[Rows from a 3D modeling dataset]
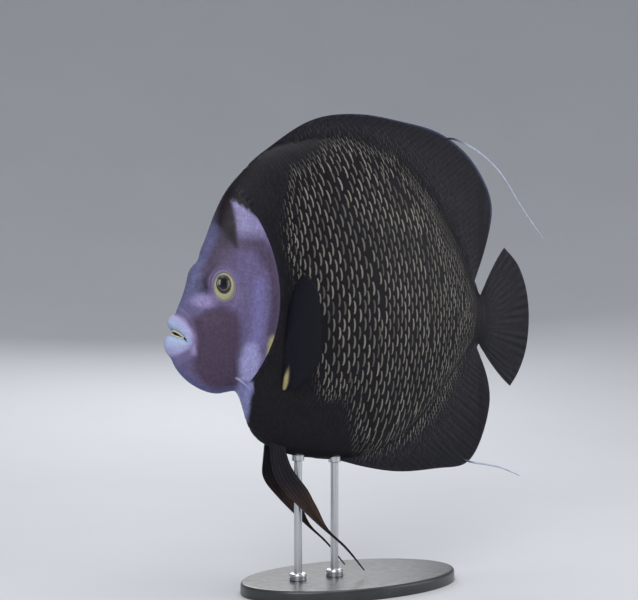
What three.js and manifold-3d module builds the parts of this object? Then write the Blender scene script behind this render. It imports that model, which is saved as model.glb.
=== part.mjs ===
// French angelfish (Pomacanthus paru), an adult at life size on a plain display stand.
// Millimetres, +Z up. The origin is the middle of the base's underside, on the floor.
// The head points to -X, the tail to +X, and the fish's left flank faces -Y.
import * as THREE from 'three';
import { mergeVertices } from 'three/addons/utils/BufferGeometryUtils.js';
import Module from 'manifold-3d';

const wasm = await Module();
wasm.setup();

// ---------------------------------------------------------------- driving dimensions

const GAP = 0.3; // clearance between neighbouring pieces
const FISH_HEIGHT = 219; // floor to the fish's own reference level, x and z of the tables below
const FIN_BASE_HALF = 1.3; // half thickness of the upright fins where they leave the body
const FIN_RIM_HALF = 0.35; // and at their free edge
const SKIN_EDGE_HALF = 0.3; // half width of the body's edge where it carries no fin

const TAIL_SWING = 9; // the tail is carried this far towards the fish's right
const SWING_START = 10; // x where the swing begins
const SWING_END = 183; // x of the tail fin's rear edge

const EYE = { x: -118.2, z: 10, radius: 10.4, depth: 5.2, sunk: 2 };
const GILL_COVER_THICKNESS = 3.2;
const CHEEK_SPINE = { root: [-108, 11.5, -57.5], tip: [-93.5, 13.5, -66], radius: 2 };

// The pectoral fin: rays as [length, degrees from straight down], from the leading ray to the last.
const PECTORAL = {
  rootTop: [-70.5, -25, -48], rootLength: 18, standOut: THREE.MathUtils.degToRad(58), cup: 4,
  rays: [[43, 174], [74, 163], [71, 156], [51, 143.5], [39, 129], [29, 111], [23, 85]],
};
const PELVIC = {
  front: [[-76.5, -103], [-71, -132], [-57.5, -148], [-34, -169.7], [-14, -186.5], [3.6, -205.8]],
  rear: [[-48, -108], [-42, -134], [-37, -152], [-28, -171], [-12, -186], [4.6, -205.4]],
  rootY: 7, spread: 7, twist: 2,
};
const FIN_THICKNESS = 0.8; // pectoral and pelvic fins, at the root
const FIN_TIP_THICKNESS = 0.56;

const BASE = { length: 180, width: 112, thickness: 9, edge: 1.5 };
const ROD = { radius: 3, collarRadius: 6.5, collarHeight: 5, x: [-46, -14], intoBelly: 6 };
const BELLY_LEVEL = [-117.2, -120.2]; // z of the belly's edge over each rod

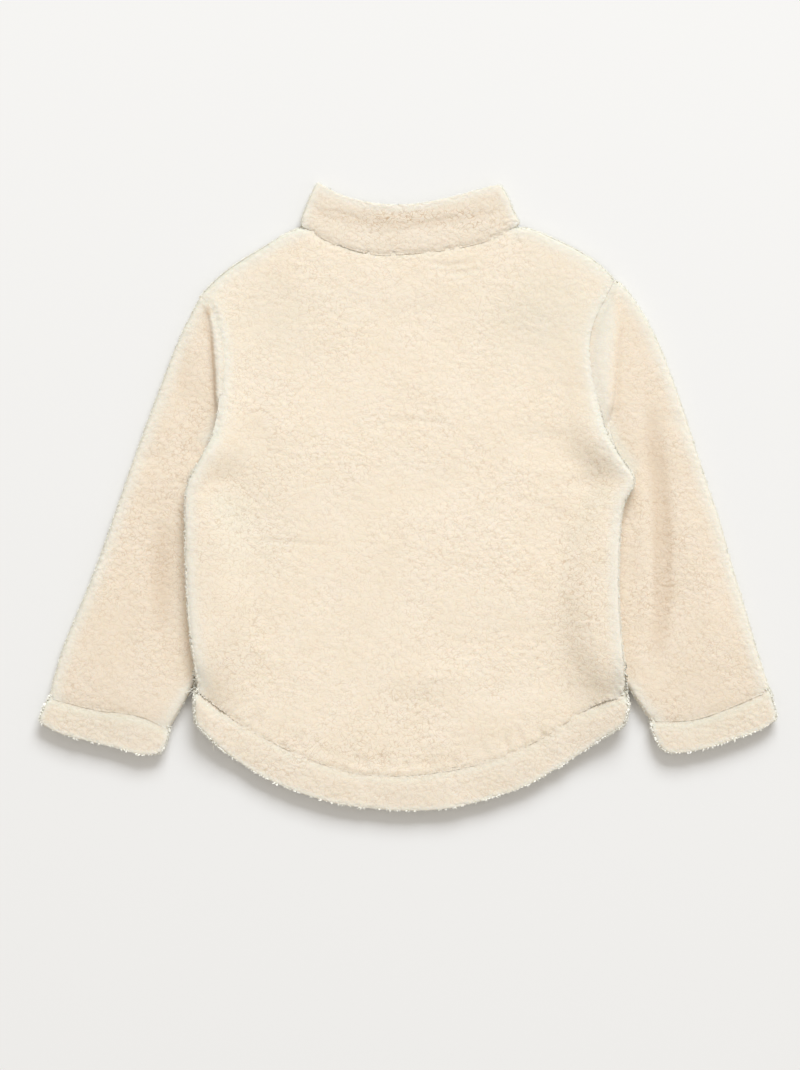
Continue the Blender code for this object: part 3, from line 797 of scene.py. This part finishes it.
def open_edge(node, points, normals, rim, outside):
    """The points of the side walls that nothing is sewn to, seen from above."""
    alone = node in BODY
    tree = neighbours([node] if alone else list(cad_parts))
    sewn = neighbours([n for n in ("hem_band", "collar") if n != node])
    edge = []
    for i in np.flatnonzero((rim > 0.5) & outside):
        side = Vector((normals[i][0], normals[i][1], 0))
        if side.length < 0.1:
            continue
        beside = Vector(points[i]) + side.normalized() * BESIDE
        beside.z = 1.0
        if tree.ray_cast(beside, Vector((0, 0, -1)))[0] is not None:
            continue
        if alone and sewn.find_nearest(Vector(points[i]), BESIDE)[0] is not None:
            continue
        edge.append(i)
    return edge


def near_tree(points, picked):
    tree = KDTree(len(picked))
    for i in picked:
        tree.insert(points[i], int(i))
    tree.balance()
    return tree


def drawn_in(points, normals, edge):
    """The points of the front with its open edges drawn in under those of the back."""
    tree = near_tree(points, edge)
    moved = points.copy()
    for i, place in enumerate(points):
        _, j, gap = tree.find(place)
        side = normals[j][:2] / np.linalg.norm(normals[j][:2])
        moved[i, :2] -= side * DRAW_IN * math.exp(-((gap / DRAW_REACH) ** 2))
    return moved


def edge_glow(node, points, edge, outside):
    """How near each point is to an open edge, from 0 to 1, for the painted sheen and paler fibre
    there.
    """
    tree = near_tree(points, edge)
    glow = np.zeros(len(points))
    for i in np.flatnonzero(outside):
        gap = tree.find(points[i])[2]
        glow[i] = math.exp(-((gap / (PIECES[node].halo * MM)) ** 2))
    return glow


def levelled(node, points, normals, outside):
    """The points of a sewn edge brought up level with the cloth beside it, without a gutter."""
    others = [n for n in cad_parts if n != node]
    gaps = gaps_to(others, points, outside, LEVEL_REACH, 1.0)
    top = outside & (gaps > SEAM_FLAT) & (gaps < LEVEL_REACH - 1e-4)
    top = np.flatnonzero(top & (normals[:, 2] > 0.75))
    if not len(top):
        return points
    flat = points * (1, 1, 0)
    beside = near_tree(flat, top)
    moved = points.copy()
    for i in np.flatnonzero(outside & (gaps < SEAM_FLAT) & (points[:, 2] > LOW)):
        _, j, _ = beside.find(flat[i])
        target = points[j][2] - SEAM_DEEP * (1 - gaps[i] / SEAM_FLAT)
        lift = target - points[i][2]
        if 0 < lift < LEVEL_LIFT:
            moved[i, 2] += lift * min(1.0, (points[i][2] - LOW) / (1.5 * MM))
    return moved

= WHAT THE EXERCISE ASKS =
Every line of the material must be returned exactly as it appears.

= TASK OUTPUT =
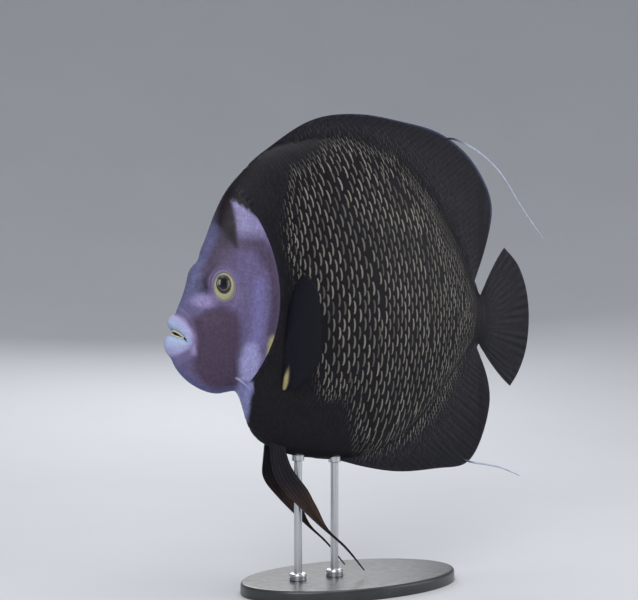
What three.js and manifold-3d module builds the parts of this object? Then write the Blender scene script behind this render. It imports that model, which is saved as model.glb.
=== part.mjs ===
// French angelfish (Pomacanthus paru), an adult at life size on a plain display stand.
// Millimetres, +Z up. The origin is the middle of the base's underside, on the floor.
// The head points to -X, the tail to +X, and the fish's left flank faces -Y.
import * as THREE from 'three';
import { mergeVertices } from 'three/addons/utils/BufferGeometryUtils.js';
import Module from 'manifold-3d';

const wasm = await Module();
wasm.setup();

// ---------------------------------------------------------------- driving dimensions

const GAP = 0.3; // clearance between neighbouring pieces
const FISH_HEIGHT = 219; // floor to the fish's own reference level, x and z of the tables below
const FIN_BASE_HALF = 1.3; // half thickness of the upright fins where they leave the body
const FIN_RIM_HALF = 0.35; // and at their free edge
const SKIN_EDGE_HALF = 0.3; // half width of the body's edge where it carries no fin

const TAIL_SWING = 9; // the tail is carried this far towards the fish's right
const SWING_START = 10; // x where the swing begins
const SWING_END = 183; // x of the tail fin's rear edge

const EYE = { x: -118.2, z: 10, radius: 10.4, depth: 5.2, sunk: 2 };
const GILL_COVER_THICKNESS = 3.2;
const CHEEK_SPINE = { root: [-108, 11.5, -57.5], tip: [-93.5, 13.5, -66], radius: 2 };

// The pectoral fin: rays as [length, degrees from straight down], from the leading ray to the last.
const PECTORAL = {
  rootTop: [-70.5, -25, -48], rootLength: 18, standOut: THREE.MathUtils.degToRad(58), cup: 4,
  rays: [[43, 174], [74, 163], [71, 156], [51, 143.5], [39, 129], [29, 111], [23, 85]],
};
const PELVIC = {
  front: [[-76.5, -103], [-71, -132], [-57.5, -148], [-34, -169.7], [-14, -186.5], [3.6, -205.8]],
  rear: [[-48, -108], [-42, -134], [-37, -152], [-28, -171], [-12, -186], [4.6, -205.4]],
  rootY: 7, spread: 7, twist: 2,
};
const FIN_THICKNESS = 0.8; // pectoral and pelvic fins, at the root
const FIN_TIP_THICKNESS = 0.56;

const BASE = { length: 180, width: 112, thickness: 9, edge: 1.5 };
const ROD = { radius: 3, collarRadius: 6.5, collarHeight: 5, x: [-46, -14], intoBelly: 6 };
const BELLY_LEVEL = [-117.2, -120.2]; // z of the belly's edge over each rod

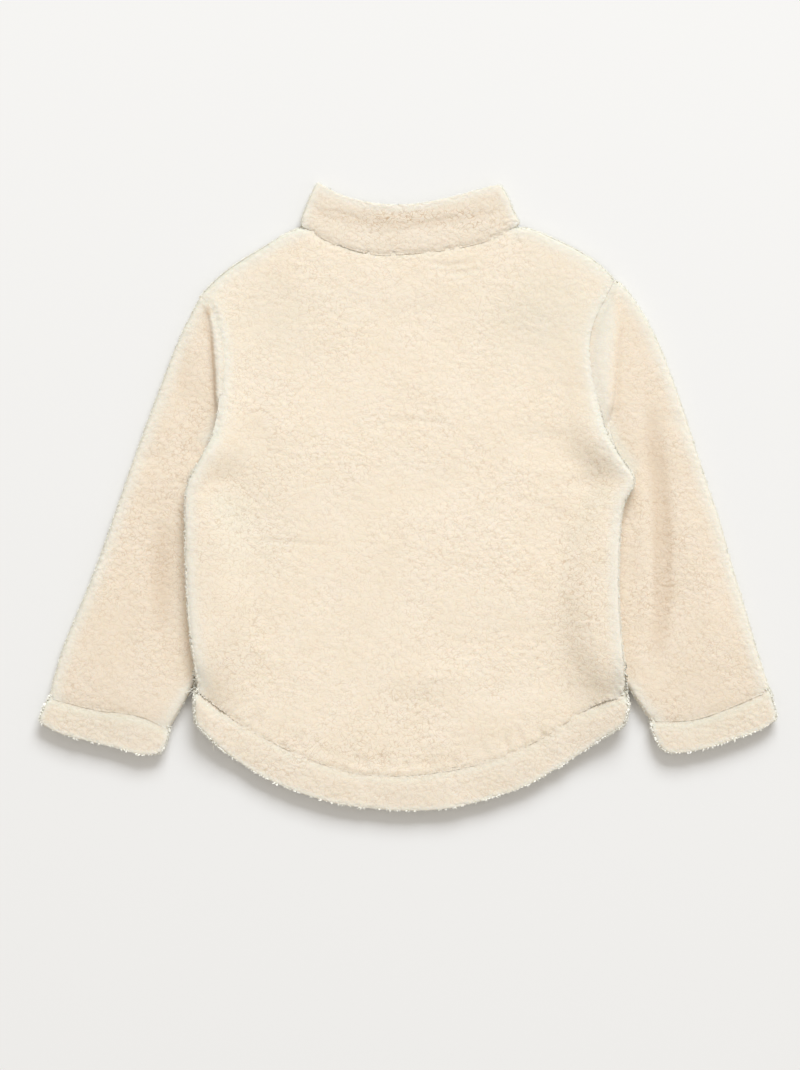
Continue the Blender code for this object: part 3, from line 797 of scene.py. This part finishes it.
def open_edge(node, points, normals, rim, outside):
    """The points of the side walls that nothing is sewn to, seen from above."""
    alone = node in BODY
    tree = neighbours([node] if alone else list(cad_parts))
    sewn = neighbours([n for n in ("hem_band", "collar") if n != node])
    edge = []
    for i in np.flatnonzero((rim > 0.5) & outside):
        side = Vector((normals[i][0], normals[i][1], 0))
        if side.length < 0.1:
            continue
        beside = Vector(points[i]) + side.normalized() * BESIDE
        beside.z = 1.0
        if tree.ray_cast(beside, Vector((0, 0, -1)))[0] is not None:
            continue
        if alone and sewn.find_nearest(Vector(points[i]), BESIDE)[0] is not None:
            continue
        edge.append(i)
    return edge


def near_tree(points, picked):
    tree = KDTree(len(picked))
    for i in picked:
        tree.insert(points[i], int(i))
    tree.balance()
    return tree


def drawn_in(points, normals, edge):
    """The points of the front with its open edges drawn in under those of the back."""
    tree = near_tree(points, edge)
    moved = points.copy()
    for i, place in enumerate(points):
        _, j, gap = tree.find(place)
        side = normals[j][:2] / np.linalg.norm(normals[j][:2])
        moved[i, :2] -= side * DRAW_IN * math.exp(-((gap / DRAW_REACH) ** 2))
    return moved


def edge_glow(node, points, edge, outside):
    """How near each point is to an open edge, from 0 to 1, for the painted sheen and paler fibre
    there.
    """
    tree = near_tree(points, edge)
    glow = np.zeros(len(points))
    for i in np.flatnonzero(outside):
        gap = tree.find(points[i])[2]
        glow[i] = math.exp(-((gap / (PIECES[node].halo * MM)) ** 2))
    return glow


def levelled(node, points, normals, outside):
    """The points of a sewn edge brought up level with the cloth beside it, without a gutter."""
    others = [n for n in cad_parts if n != node]
    gaps = gaps_to(others, points, outside, LEVEL_REACH, 1.0)
    top = outside & (gaps > SEAM_FLAT) & (gaps < LEVEL_REACH - 1e-4)
    top = np.flatnonzero(top & (normals[:, 2] > 0.75))
    if not len(top):
        return points
    flat = points * (1, 1, 0)
    beside = near_tree(flat, top)
    moved = points.copy()
    for i in np.flatnonzero(outside & (gaps < SEAM_FLAT) & (points[:, 2] > LOW)):
        _, j, _ = beside.find(flat[i])
        target = points[j][2] - SEAM_DEEP * (1 - gaps[i] / SEAM_FLAT)
        lift = target - points[i][2]
        if 0 < lift < LEVEL_LIFT:
            moved[i, 2] += lift * min(1.0, (points[i][2] - LOW) / (1.5 * MM))
    return moved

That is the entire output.